Queenslanders relying on the age pension and other government supports are another group who are significantly impacted by cost-of-living pressures. In 2009-10 there were more than
two million Australians receiving the age pension. While some pensioners have access to superannuation or other income sources to supplement the age pension, many rely solely on
the age pension as their primary source of household income, regardless of whether they rent or own their own home.

This report examines the capacity of four example pensioner households to meet a basic standard of living. The report uses publicly available data to estimate the basic income and expenditure for these four households.

This report shows that housing costs have a significant impact on the capacity of pensioners to meet a basic standard of living.
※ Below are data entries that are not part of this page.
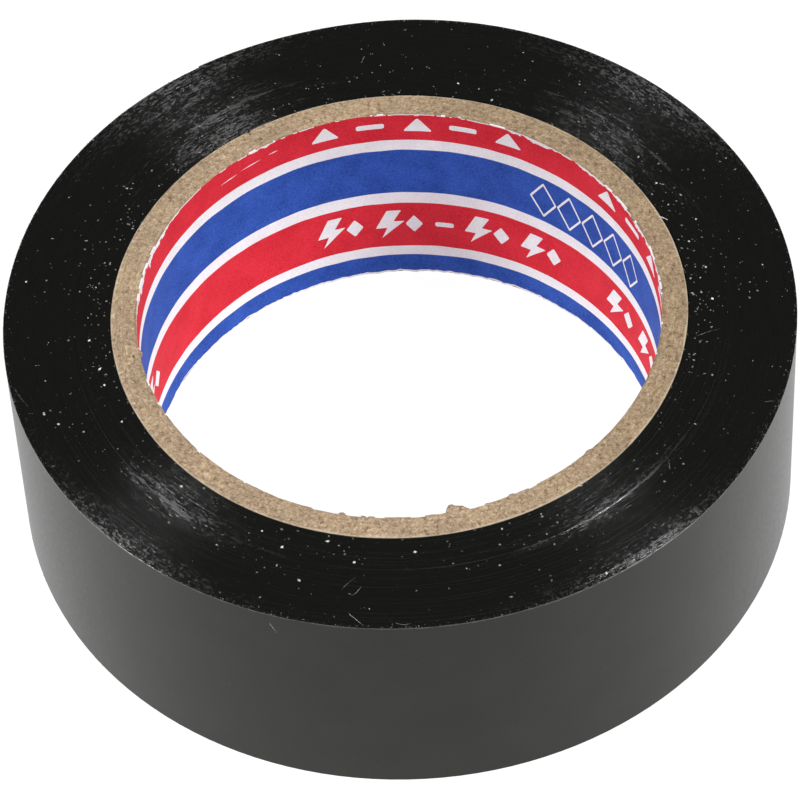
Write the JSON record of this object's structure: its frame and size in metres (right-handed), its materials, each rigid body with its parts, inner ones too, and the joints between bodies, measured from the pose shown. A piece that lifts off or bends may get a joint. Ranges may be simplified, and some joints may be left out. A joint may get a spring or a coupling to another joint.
{
  "type": "electrical tape roll",
  "caption": "Roll of black PVC insulating tape on a paperboard core with a striped paper liner and a free end that peels.",
  "frame": {"origin": "centre of the core's bore at the roll's lower end, which is the face it lies on", "axes": "+Z along the core's axis, up from the lower end; +X to the right and +Y to the back as the roll is usually seen, with the tape's free end at the back"},
  "size_m": [0.0596, 0.0596, 0.019],
  "materials": {
    "printed_paper": "matte",
    "kraft_board": "matte",
    "pvc_tape": "satin",
    "pvc_film": "satin"
  },
  "bodies": {
    "roll": {"printed_liner": "printed_paper", "core_ply_1": "kraft_board", "core_ply_2": "kraft_board", "core_ply_3": "kraft_board", "core_ply_4": "kraft_board", "wound_tape": "pvc_tape", "outer_turn": "pvc_film"},
    "free_end_1": {"leader_1": "pvc_film"},
    "free_end_2": {"leader_2": "pvc_film"},
    "free_end_3": {"leader_3": "pvc_film"},
    "free_end_4": {"leader_4": "pvc_film"}
  },
  "joints": [
    {"name": "peel_1", "type": "hinge", "parent": "roll", "child": "free_end_1", "pos_m": [0.00922, 0.02839, 0.0095], "axis": [0, 0, -1], "range_deg": [0, 35]},
    {"name": "peel_2", "type": "hinge", "parent": "free_end_1", "child": "free_end_2", "pos_m": [0.00312, 0.02969, 0.0095], "axis": [0, 0, -1], "range_deg": [0, 35]},
    {"name": "peel_3", "type": "hinge", "parent": "free_end_2", "child": "free_end_3", "pos_m": [-0.00312, 0.02969, 0.0095], "axis": [0, 0, -1], "range_deg": [0, 35]},
    {"name": "peel_4", "type": "hinge", "parent": "free_end_3", "child": "free_end_4", "pos_m": [-0.00922, 0.02839, 0.0095], "axis": [0, 0, -1], "range_deg": [0, 35]}
  ]
}
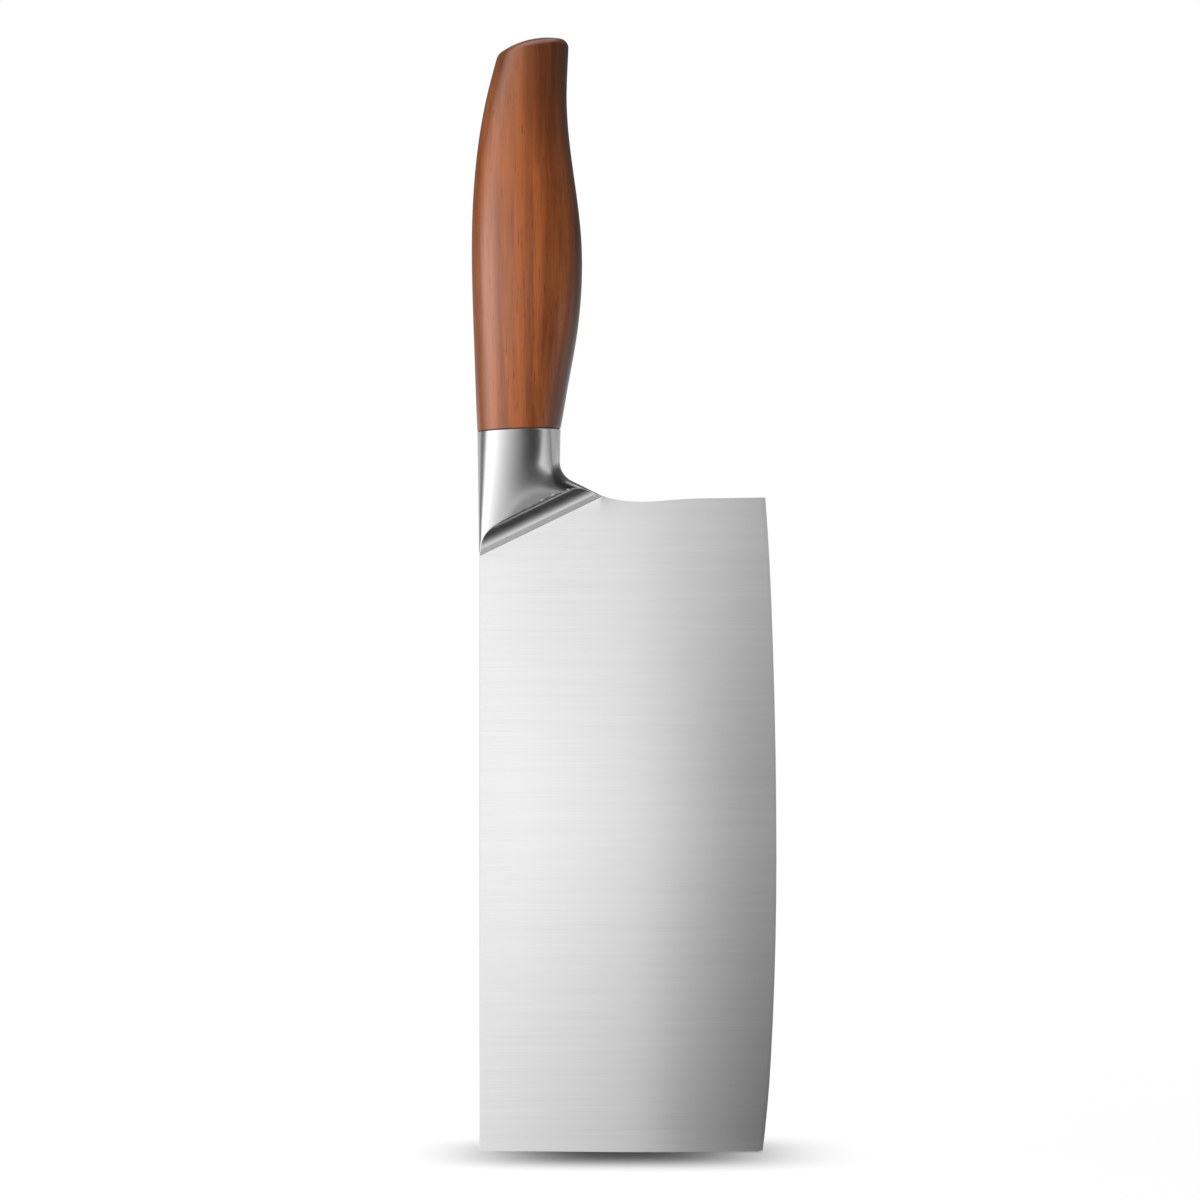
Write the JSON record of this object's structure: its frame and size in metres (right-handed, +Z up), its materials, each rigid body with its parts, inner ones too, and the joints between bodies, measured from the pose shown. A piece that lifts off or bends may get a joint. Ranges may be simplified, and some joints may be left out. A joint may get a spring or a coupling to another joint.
{
  "type": "chinese cleaver",
  "caption": "Chinese slicing cleaver: tall thin steel blade with a gently curved edge, steel bolster with a slanted coved shoulder, and a one-piece wooden handle with a palm swell.",
  "frame": {"origin": "under the middle of the whole knife, level with the lowest point of the blade's front end", "axes": "+Z up the knife from the blade's front end to the butt of the handle, +X from the spine to the cutting edge, Y through the blade's thickness"},
  "size_m": [0.082, 0.0236, 0.3],
  "materials": {
    "blade_steel": "fine brushing across the blade, from spine to edge",
    "bolster_steel": "satin polish",
    "tang_steel": "as drawn",
    "adhesive": "cured dark epoxy",
    "handle_wood": "reddish brown, satin lacquer, grain along the handle"
  },
  "bodies": {
    "root": {"blade": "blade_steel", "bolster_weld": "blade_steel", "bolster": "bolster_steel", "tang": "tang_steel", "handle_adhesive": "adhesive", "handle": "handle_wood"}
  },
  "joints": []
}
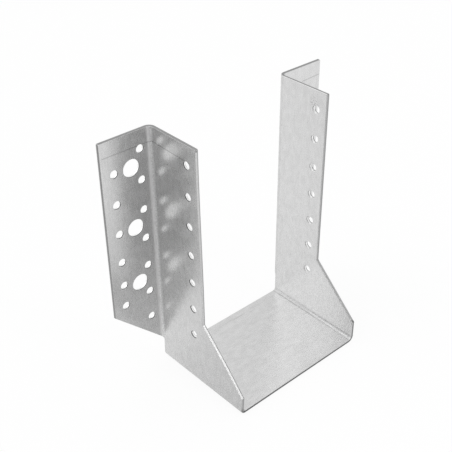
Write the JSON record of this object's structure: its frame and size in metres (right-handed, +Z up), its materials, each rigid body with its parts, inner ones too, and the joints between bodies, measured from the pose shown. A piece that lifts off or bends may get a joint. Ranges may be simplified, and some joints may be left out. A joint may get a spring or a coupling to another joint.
{
  "type": "joist hanger",
  "caption": "Folded steel joist hanger: a level seat between side plates holds a joist's end, and outward flanges with nail and bolt holes fix it to the face of a header.",
  "frame": {"origin": "under the middle of the seat: midway between the side plates, and midway between the header plane and the front edge of the seat, at the height of the seat's underside", "axes": "+X runs across the joist to the right, +Y along the joist into the header, +Z up"},
  "size_m": [0.173, 0.0764, 0.17],
  "materials": {
    "galvanised_steel": "hot-dip galvanised sheet, satin, with faint spangle and rolling grain"
  },
  "bodies": {
    "root": {"hanger": "galvanised_steel"}
  },
  "joints": []
}
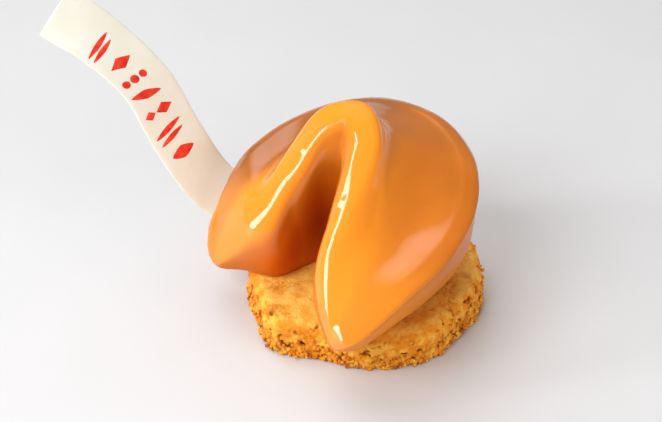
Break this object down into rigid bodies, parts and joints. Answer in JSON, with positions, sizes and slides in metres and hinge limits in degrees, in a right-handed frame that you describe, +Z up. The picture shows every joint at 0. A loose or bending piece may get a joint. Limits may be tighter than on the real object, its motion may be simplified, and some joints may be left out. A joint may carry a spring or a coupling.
{
  "type": "fortune cookie cake",
  "caption": "Caramel-glazed cake shaped like a fortune cookie, with two horns and a raised rim, on a round shortbread, with a curved chocolate slip tucked under one rim.",
  "frame": {"origin": "middle of the shortbread's flat underside, which rests on the table", "axes": "+Z up; the cookie's two horns point to -Y and its closed back to +Y; the lobe that holds the slip is on the -X side"},
  "size_m": [0.0913, 0.0838, 0.0798],
  "materials": {
    "biscuit": "baked, crumbly, matt",
    "glaze": "wet, mirror-gloss caramel glaze",
    "slip": "satin white chocolate with red painted marks"
  },
  "bodies": {
    "root": {"biscuit_base": "biscuit", "glazed_cookie": "glaze", "fortune_slip": "slip"}
  },
  "joints": []
}
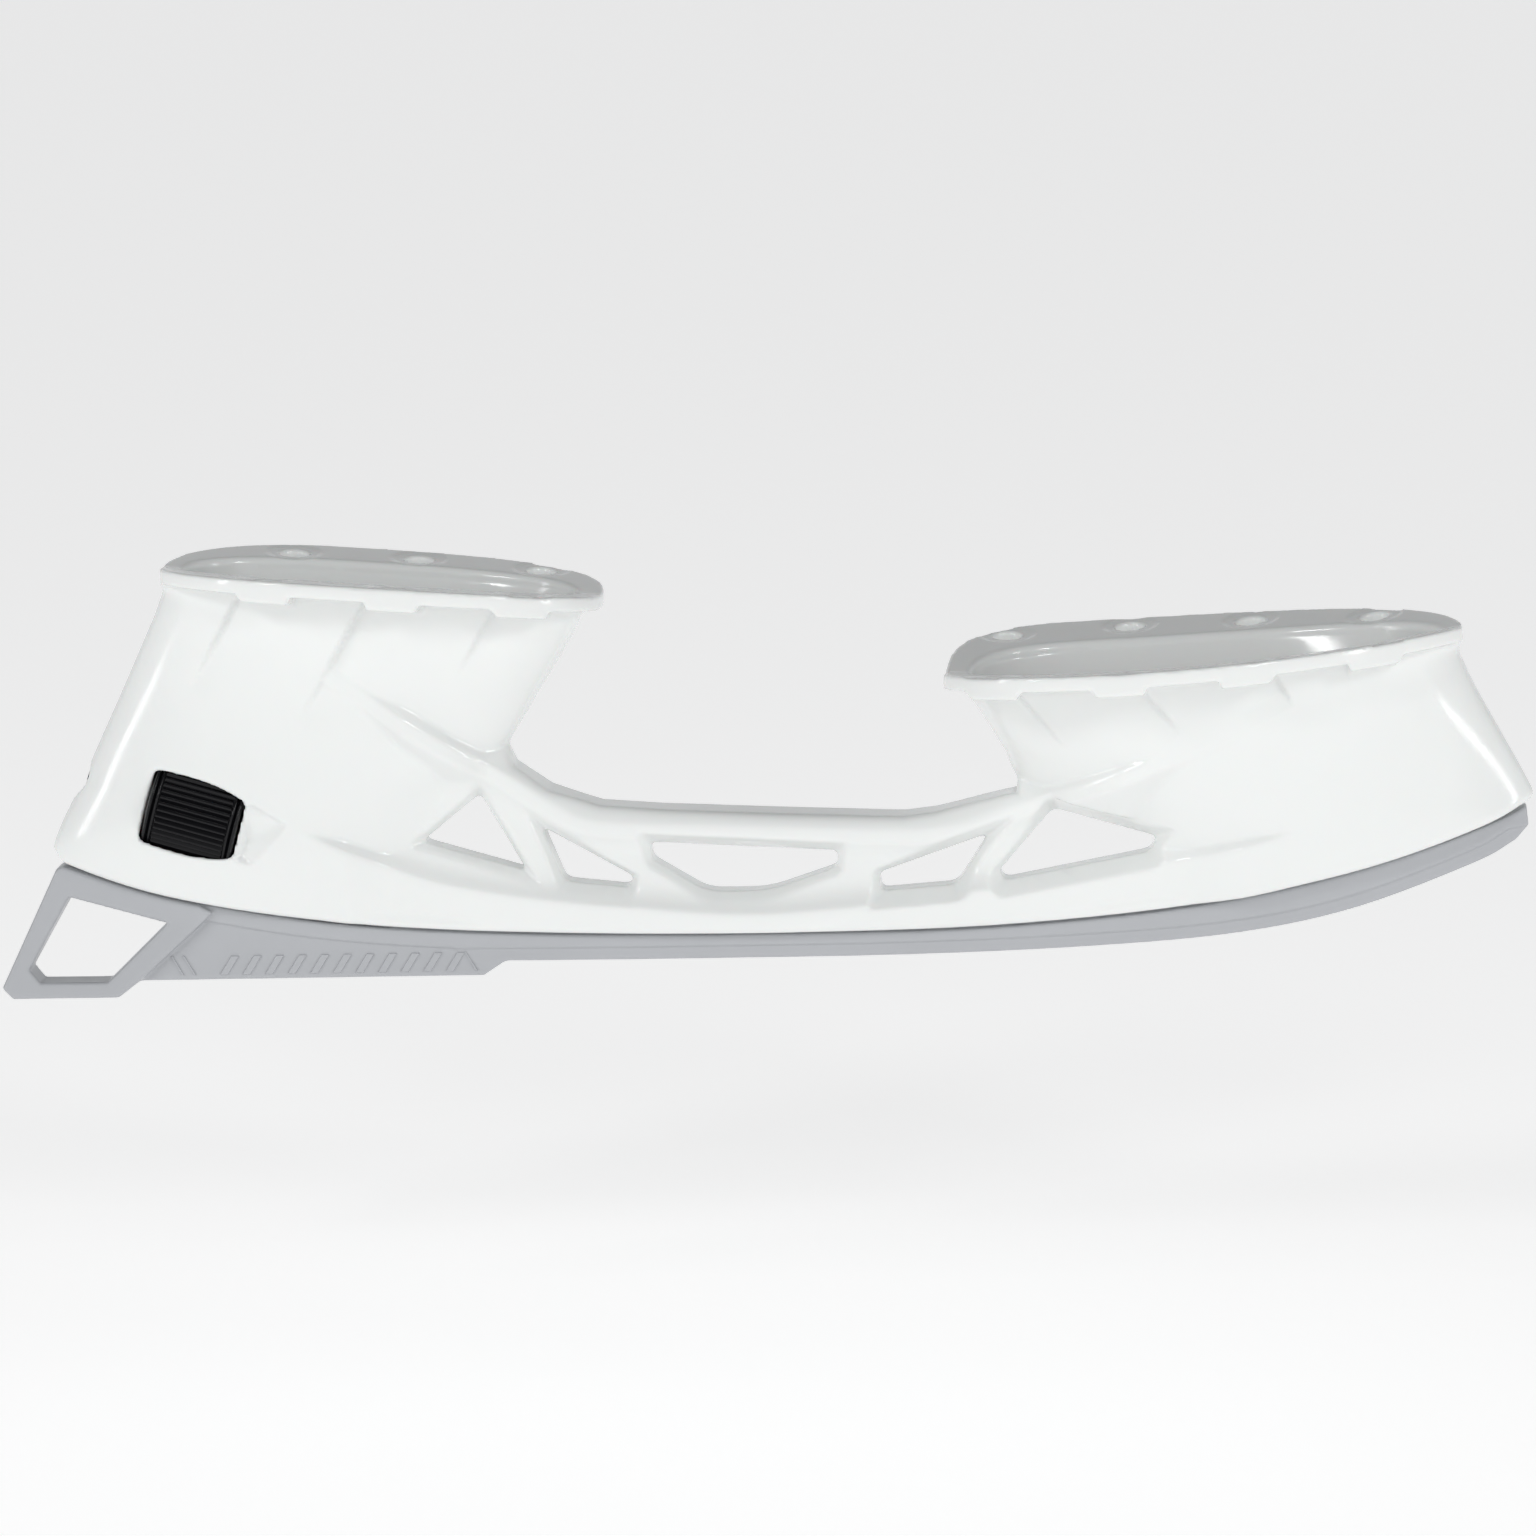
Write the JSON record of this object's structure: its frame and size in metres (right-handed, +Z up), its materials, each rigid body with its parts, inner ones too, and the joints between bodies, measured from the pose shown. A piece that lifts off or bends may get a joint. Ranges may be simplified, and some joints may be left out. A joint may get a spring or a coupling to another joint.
{
  "type": "skate blade holder",
  "caption": "Ice skate blade holder with two hollow towers, a truss bridge, a thumbwheel blade lock and a grey blank runner with a pull handle.",
  "frame": {"origin": "middle of the heel flange, level with the outer rims of its two wings", "axes": "+X to the toe, +Z up to the boot, -Y is the near side; the skate is symmetric about Y = 0"},
  "size_m": [0.2819, 0.0696, 0.0821],
  "materials": {
    "shell_white": "glossy injection-moulded nylon",
    "runner_grey": "satin moulded plastic",
    "lock_black": "gloss black moulded plastic",
    "lock_steel": "bright turned steel",
    "lock_brass": "turned brass"
  },
  "bodies": {
    "shell": {"holder": "shell_white", "lock_cage_upper": "lock_black", "lock_cage_lower": "lock_black", "click_spring": "lock_steel", "rear_thrust_washer": "lock_steel", "front_thrust_washer": "lock_steel", "rod_guide_bush": "lock_brass", "rear_plug": "lock_black"},
    "wheel": {"thumbwheel": "lock_black", "wheel_nut": "lock_brass"},
    "hook": {"tension_hook": "lock_steel", "stop_clip": "lock_steel"},
    "runner": {"runner_insert": "runner_grey"}
  },
  "joints": [
    {"name": "wheel_spin", "type": "hinge", "parent": "shell", "child": "wheel", "pos_m": [-0.0341, 0, -0.0453], "axis": [0.9664, 0, -0.2571], "range_deg": [0, 1800]},
    {"name": "hook_slide", "type": "slide", "parent": "shell", "child": "hook", "axis": [0.9664, 0, -0.2571], "range_m": [-0.005, 0]},
    {"name": "runner_swing", "type": "hinge", "parent": "shell", "child": "runner", "pos_m": [0.2096, 0, -0.0416], "axis": [0, -1, 0], "range_deg": [0, 12]}
  ],
  "couplings": [
    {"joint": "hook_slide", "follows": "wheel_spin", "m_per_rad": -0.00015915}
  ]
}
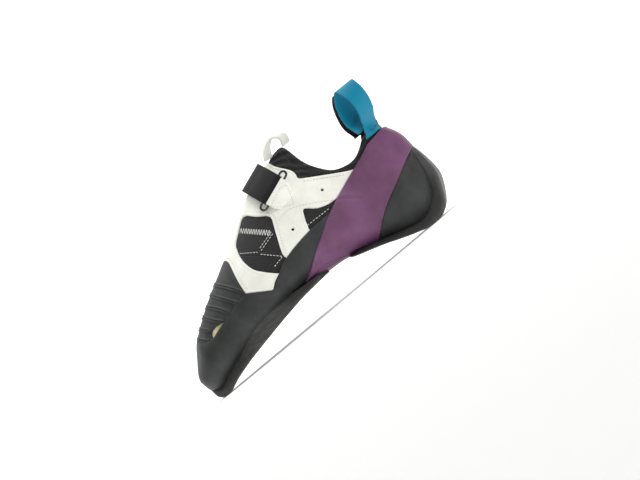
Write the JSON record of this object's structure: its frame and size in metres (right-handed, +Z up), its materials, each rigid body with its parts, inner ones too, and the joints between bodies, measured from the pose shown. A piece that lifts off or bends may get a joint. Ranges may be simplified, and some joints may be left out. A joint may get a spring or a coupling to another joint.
{
  "type": "climbing shoe",
  "caption": "Slip-on climbing shoe with a down-turned toe, split sole, rubber rand and heel, one strap through a wire ring and pull loops.",
  "frame": {"origin": "centre of the bounding box in X and Y, on the floor that the soles stand on", "axes": "+X from toe to heel, +Y to the shoe's inner (big toe) side, +Z up out of the floor"},
  "size_m": [0.241, 0.09, 0.1282],
  "materials": {
    "black_textile": "knitted stretch textile with embossed waves, matt",
    "insole_felt": "thin felt, matt",
    "purple_rubber": "smooth moulded rubber, satin",
    "black_rubber": "moulded rubber, satin",
    "off_white_suede": "microfibre suede, fine nap",
    "sole_rubber": "ground edge, smooth tread face",
    "black_webbing": "woven webbing, matt",
    "teal_webbing": "woven ribbon, satin",
    "ring_wire": "black coated wire, glossy"
  },
  "bodies": {
    "root": {"upper": "black_textile", "insole": "insole_felt", "tension_band": "purple_rubber", "toe_rand": "black_rubber", "toe_patch": "black_rubber", "suede_overlay": "off_white_suede", "heel_cup": "black_rubber", "forefoot_sole": "sole_rubber", "heel_sole": "sole_rubber", "strap": "black_webbing", "ring_tab": "off_white_suede", "strap_ring": "ring_wire", "front_pull_loop": "off_white_suede", "heel_loop_lateral": "teal_webbing", "heel_loop_medial": "black_webbing"}
  },
  "joints": []
}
In particular, the research shows that pensioners living in
private rental properties in the Brisbane area cannot meet the costs associated with a basic standard of living. It is argued that pensioners in this situation have to make compromises
about their housing, transport or other living expenses, which may undermine their capacity to lead a quality life.

Queensland’s population is ageing rapidly, with projections suggesting that the number of people aged 65 to 84 will more than double from 491,000 in 2010 to 1.3 million by 2050,
putting additional pressures on social services and other supports. Currently older women are overrepresented as age pension recipients and are more likely to receive the maximum rate.
This might be because women find it more difficult to accumulate superannuation through either compulsory or voluntary contributions. Single women are also reportedly overrepresented as pension recipients, being nearly double the number of single men receiving pensions.

This report calls for urgent action to address the significant costs associated with the provision of housing for Queenslanders who are dependent on the age pension for survival.